= Stored records =
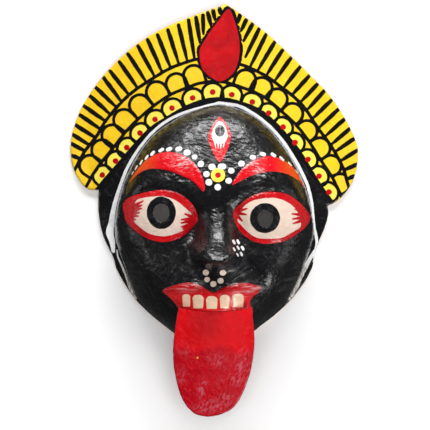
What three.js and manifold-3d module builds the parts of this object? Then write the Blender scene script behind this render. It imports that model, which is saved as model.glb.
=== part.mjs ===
// Kali mask: a hollow papier-mache face with its leaf-shaped crown moulded in one, and a tongue.
// Units are millimetres. The mask lies on its back: +X is the viewer's right, +Y runs up the
// face to the tip of the crown, +Z points out of the face, and the rim rests on z = 0.

import * as THREE from 'three';
import { mergeVertices } from 'three/addons/utils/BufferGeometryUtils.js';
import Module from 'manifold-3d';

// Shell and tongue thickness, and the lip thickened from behind where the tongue sits in it
const wall = 4;
const tongueThickness = 3;
const jointGap = 0.3;
const lipBacking = { y: -79, wide: 34, tall: 14, depth: 4.5 };

// Heights that the solids are cut at: the table, and planes clear above and below the mask
const tableZ = 0;
const aboveMask = 120;
const aboveSeat = 110;
const belowSolids = -1;
const belowCutters = -4;
const belowHollow = -5;

// Crown and hair plate: it rises from the chin to the crown along the centre line, and is swept
// back to the table at the wings
const crownFront = 17;
const chinRimFront = 8;
const plateRise = { fromY: -70, toY: 40 };
const plateSweep = 0.00144;

// Face dome: a superellipse section over the foot line of the face
const domeCentre = new THREE.Vector2(0, -27);
const domeFront = 50;
const domePower = 3.6;

// Reach of the plate's own grid, and the sink at the foot line that joins the face to it
const plateReach = { aside: 114, up: 156, down: 108 };
const footSink = 0.6;
const footShare = 0.9999;

// Behind the crown the hollow starts just above the lower edges of the two wings, and its roof
// dips under the table where the plate has come down to its own thickness
const wingFloor = { left: 19, right: 10 };
const wingSeal = 0.2;
const openMargin = 5;

// Tongue: a sheet that leaves the mouth under the teeth and droops towards its tip
const tongueRootY = -74;
const tongueFront = 56.5;
const tongueDroop = 12;
const tongueDroopPower = 1.6;
const tongueLength = 79;
const tongueCrossCurve = 0.0034;
const tongueCentreX = -0.5;
const tongueReach = { left: -34, right: 34, down: -158, up: -70 };

// Eye holes: centre and half width, half height
const eyeHoles = [
  { x: -39.1, y: -2.7, halfWidth: 6.1, halfHeight: 6.9 },
  { x: 37.6, y: -7.1, halfWidth: 5.8, halfHeight: 6.4 },
];

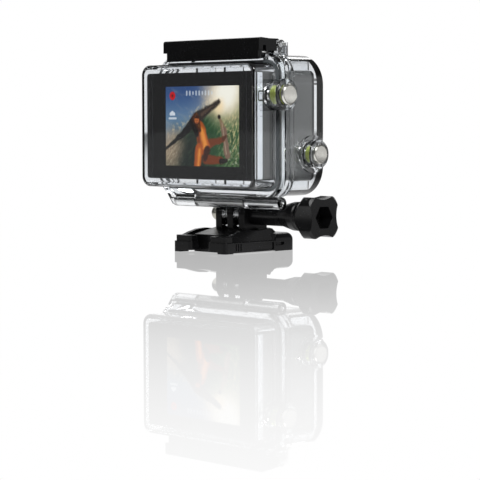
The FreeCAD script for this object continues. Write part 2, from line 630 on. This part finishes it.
def latch_pins():
    """Two short pivot pins, pressed into the latch's arms and turning in the shell's ears."""
    pins = []
    for side in (-1, 1):
        x = sorted((side * (LATCH_ARM_X[0] + 0.1), side * (LATCH_PIN_X - 0.1)))
        pins.append(rod(X_AXIS, Vector(0, LATCH_Y, LATCH_Z), LATCH_PIN_R, x))
    return Part.Compound(pins)


# ---- camera ----

def camera_cases():
    """The camera's grey rear case and black front case."""
    rear = slab(BODY_HALF_X, BODY_HALF_Z, BODY_R, (CAMERA_BACK_Y, CAMERA_SEAM_Y))
    rear = rear.makeFillet(0.8, edges_at(rear, Y_AXIS, CAMERA_BACK_Y))
    cavity = slab(BODY_HALF_X - CASE_WALL, BODY_HALF_Z - CASE_WALL, BODY_R - 1.0,
                  (CAMERA_BACK_Y + CASE_WALL, CAMERA_SEAM_Y + 1))
    plug = block((-25.1, -16.9), (CAMERA_BACK_Y - 1, CAMERA_BACK_Y + 3), (-4.6, 4.6))
    port_recess = block((-BODY_HALF_X - 1, -BODY_HALF_X + 0.8), (13.9, 26.1), (-12.1, 10.1))
    port_hole = block((-BODY_HALF_X - 1, -BODY_HALF_X + 2), (15.5, 24.5), (-10, 8))
    battery_hole = block((-17.1, 25.1), (10.8, 18.1), (-BODY_HALF_Z - 1, -BODY_HALF_Z + 3))
    rear = cut(rear, [cavity, plug, port_recess, port_hole, battery_hole])
    rear = cut(rear, [SIDE_BUTTON.key_hole(), SHUTTER_BUTTON.key_hole()])
    front = slab(BODY_HALF_X, BODY_HALF_Z, BODY_R, (CAMERA_SEAM_Y, CAMERA_FRONT_Y))
    front = front.makeFillet(1.0, edges_at(front, Y_AXIS, CAMERA_FRONT_Y))
    hollow = slab(BODY_HALF_X - CASE_WALL, BODY_HALF_Z - CASE_WALL, BODY_R - 1.0,
                  (CAMERA_SEAM_Y - 1, CAMERA_FRONT_Y - CASE_WALL))
    lens_hole = rod(Y_AXIS, Vector(LENS_X, 0, LENS_Z), 10.5, (20, 40))
    window_hole = slab(7.6, 5.6, 1.2, (20, 40), (19.0, 8.6))
    front = cut(front, [hollow, lens_hole, window_hole, MODE_BUTTON.key_hole()])
    return rear, front


def lens():
    """Barrel, trim ring, domed front lens and the glass elements behind it."""
    centre = Vector(LENS_X, 0, LENS_Z)
    barrel = spun([(21.4, 6.6), (21.4, 8.0), (30.0, 8.0), (30.0, 10.4), (37.8, 10.4), (37.8, 8.6),
                   (35.6, 7.2), (35.6, 6.6)], Y_AXIS, centre)
    ring = spun([(37.8, 7.6), (37.8, 10.0), (38.9, 10.0), (39.4, 9.4), (39.4, 8.2), (38.4, 7.6)],
                Y_AXIS, centre)
    dome_r = 9.0
    dome = Part.makeSphere(dome_r, Vector(LENS_X, 39.1 - dome_r, LENS_Z))
    front = dome.common(rod(Y_AXIS, centre, 7.1, (35.7, 41)))
    elements = []
    for y, thick, radius in ((22.6, 1.6, 5.0), (26.2, 2.4, 5.8), (30.6, 2.2, 6.4)):
        elements.append(spun([(y, 0), (y + thick * 0.2, radius), (y + thick * 0.8, radius), (y + thick, 0)],
                             Y_AXIS, centre))
        elements[-1] = elements[-1].fuse(tube(Y_AXIS, centre, 6.55, radius - 0.3,
                                              (y + thick * 0.3, y + thick * 0.7)))
    return {"lens_barrel": barrel, "lens_trim_ring": ring, "front_lens": front,
            "lens_elements": Part.Compound(elements)}


def camera_inside():
    """Boards, sensor, battery, card, covers and the front status display."""
    board = block((-26, 26), (18.3, 19.5), (-17.5, 17.5))
    sensor = block((LENS_X - 6, LENS_X + 6), (19.5, 21.2), (LENS_Z - 6, LENS_Z + 6))
    battery = slab(20.4, 15.5, 2.0, (11.2, 17.0), (4.0, -3.0))
    card = block((10, 21), (17.3, 18.1), (-14, 1))
    port_cover = block((-BODY_HALF_X, -BODY_HALF_X + 0.8), (14, 26), (-12, 10))
    port_cover = port_cover.makeFillet(0.3, edges_at(port_cover, X_AXIS, -BODY_HALF_X))
    battery_cover = block((-17, 25), (10.9, 18), (-BODY_HALF_Z, -BODY_HALF_Z + 1.3))
    window = slab(7.5, 5.5, 1.1, (CAMERA_FRONT_Y - 1.4, CAMERA_FRONT_Y + 0.1), (19.0, 8.6))
    display = block((12.6, 25.4), (29.4, CAMERA_FRONT_Y - 1.5), (4.0, 13.2))
    return {"main_board": board, "image_sensor": sensor, "battery": battery, "memory_card": card,
            "port_cover": port_cover, "battery_cover": battery_cover, "status_window": window,
            "status_display": display}


def pack():
    """Display pack on the camera's back."""
    glass_t = 0.9
    outer = slab(BODY_HALF_X, BODY_HALF_Z, PACK_R, (glass_t, PACK_FRONT_Y))
    outer = outer.makeFillet(0.6, edges_at(outer, Y_AXIS, PACK_FRONT_Y))
    inner = slab(BODY_HALF_X - 1.3, BODY_HALF_Z - 1.3, PACK_R - 0.4, (0, PACK_FRONT_Y - 1.2))
    plug_hole = block((-25.1, -16.9), (5, 10), (-4.6, 4.6))
    key_z = (DOOR_BUTTON.centre.z - 2.4, DOOR_BUTTON.centre.z + 2.4)
    key = block((BODY_HALF_X - 1.5, BODY_HALF_X + Button.KEY_PROUD), (6.1, 7.6), key_z)
    hole = block((BODY_HALF_X - 2.2, BODY_HALF_X + 1), (6.0, 7.7), (key_z[0] - 0.1, key_z[1] + 0.1))
    case = cut(outer, [inner, plug_hole, hole])
    glass = slab(BODY_HALF_X - 0.1, BODY_HALF_Z - 0.1, PACK_R, (0, glass_t))
    glass = glass.makeFillet(0.3, edges_at(glass, Y_AXIS, 0))
    panel = slab(SCREEN_W / 2 + 1.5, SCREEN_H / 2 + 1.5, 0.6, (glass_t, 2.6), (SCREEN_X, SCREEN_Z))
    board = block((-26, 26), (3.4, 4.4), (-17, 17))
    plug = block((-25, -17), (4.4, 11.4), (-4.5, 4.5))
    return {"pack_case": case, "pack_glass": glass, "lcd_panel": panel, "pack_board": board,
            "pack_connector": plug, "pack_key": key}


def housing():
    """Every node above the tilt joint, in the housing frame."""
    rear, front = camera_cases()
    hinge_pin = rod(X_AXIS, Vector(0, HINGE_Y, HINGE_Z), HINGE_PIN_R, (HINGE_X[0], HINGE_X[3] - 0.6))
    nodes = {"front_shell": shell(), "rear_door": door(), "door_seal": seal_ring(FIT, SEAL_BACK_Y, 12.2),
             "latch_lever": latch(), "latch_pins": latch_pins(), "door_hinge_pin": hinge_pin,
             "camera_rear_case": rear, "camera_front_case": front}
    nodes.update(lens_port())
    nodes.update(lens())
    nodes.update(camera_inside())
    nodes.update(pack())
    for button in SHELL_BUTTONS + (DOOR_BUTTON,):
        nodes[button.name + "_button"] = button.plunger()
        nodes[button.name + "_button_spring"] = button.spring()
        nodes[button.name + "_button_clip"] = button.clip()
    for button in SHELL_BUTTONS:
        nodes[button.name + "_key"] = button.key()
    nodes["shell_button_seals"] = Part.Compound([button.seal() for button in SHELL_BUTTONS])
    nodes["door_button_seal"] = DOOR_BUTTON.seal()
    for shape in nodes.values():
        shape.translate(HOUSING_ORIGIN)
    return nodes


def main():
    """Builds every node and writes one STEP file for each."""
    nodes = {"buckle_base": base(), "buckle_nut": nut(), "buckle_arm_left": arm(-1),
             "buckle_arm_right": arm(1), "screw_shaft": screw(), "thumb_knob": knob()}
    nodes.update(housing())
    os.makedirs("parts", exist_ok=True)
    for name, shape in nodes.items():
        shape.exportStep("parts/" + name + ".step")
        print(name, len(shape.Solids), round(shape.Volume, 2), shape.isValid())
    print(len(nodes), "nodes")


main()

= Exercise goal =
Output exactly the lines of the material above from the one containing "The FreeCAD script" up to and including the one containing "return rear, front".

= Output for this exercise =
The FreeCAD script for this object continues. Write part 2, from line 630 on. This part finishes it.
def latch_pins():
    """Two short pivot pins, pressed into the latch's arms and turning in the shell's ears."""
    pins = []
    for side in (-1, 1):
        x = sorted((side * (LATCH_ARM_X[0] + 0.1), side * (LATCH_PIN_X - 0.1)))
        pins.append(rod(X_AXIS, Vector(0, LATCH_Y, LATCH_Z), LATCH_PIN_R, x))
    return Part.Compound(pins)


# ---- camera ----

def camera_cases():
    """The camera's grey rear case and black front case."""
    rear = slab(BODY_HALF_X, BODY_HALF_Z, BODY_R, (CAMERA_BACK_Y, CAMERA_SEAM_Y))
    rear = rear.makeFillet(0.8, edges_at(rear, Y_AXIS, CAMERA_BACK_Y))
    cavity = slab(BODY_HALF_X - CASE_WALL, BODY_HALF_Z - CASE_WALL, BODY_R - 1.0,
                  (CAMERA_BACK_Y + CASE_WALL, CAMERA_SEAM_Y + 1))
    plug = block((-25.1, -16.9), (CAMERA_BACK_Y - 1, CAMERA_BACK_Y + 3), (-4.6, 4.6))
    port_recess = block((-BODY_HALF_X - 1, -BODY_HALF_X + 0.8), (13.9, 26.1), (-12.1, 10.1))
    port_hole = block((-BODY_HALF_X - 1, -BODY_HALF_X + 2), (15.5, 24.5), (-10, 8))
    battery_hole = block((-17.1, 25.1), (10.8, 18.1), (-BODY_HALF_Z - 1, -BODY_HALF_Z + 3))
    rear = cut(rear, [cavity, plug, port_recess, port_hole, battery_hole])
    rear = cut(rear, [SIDE_BUTTON.key_hole(), SHUTTER_BUTTON.key_hole()])
    front = slab(BODY_HALF_X, BODY_HALF_Z, BODY_R, (CAMERA_SEAM_Y, CAMERA_FRONT_Y))
    front = front.makeFillet(1.0, edges_at(front, Y_AXIS, CAMERA_FRONT_Y))
    hollow = slab(BODY_HALF_X - CASE_WALL, BODY_HALF_Z - CASE_WALL, BODY_R - 1.0,
                  (CAMERA_SEAM_Y - 1, CAMERA_FRONT_Y - CASE_WALL))
    lens_hole = rod(Y_AXIS, Vector(LENS_X, 0, LENS_Z), 10.5, (20, 40))
    window_hole = slab(7.6, 5.6, 1.2, (20, 40), (19.0, 8.6))
    front = cut(front, [hollow, lens_hole, window_hole, MODE_BUTTON.key_hole()])
    return rear, front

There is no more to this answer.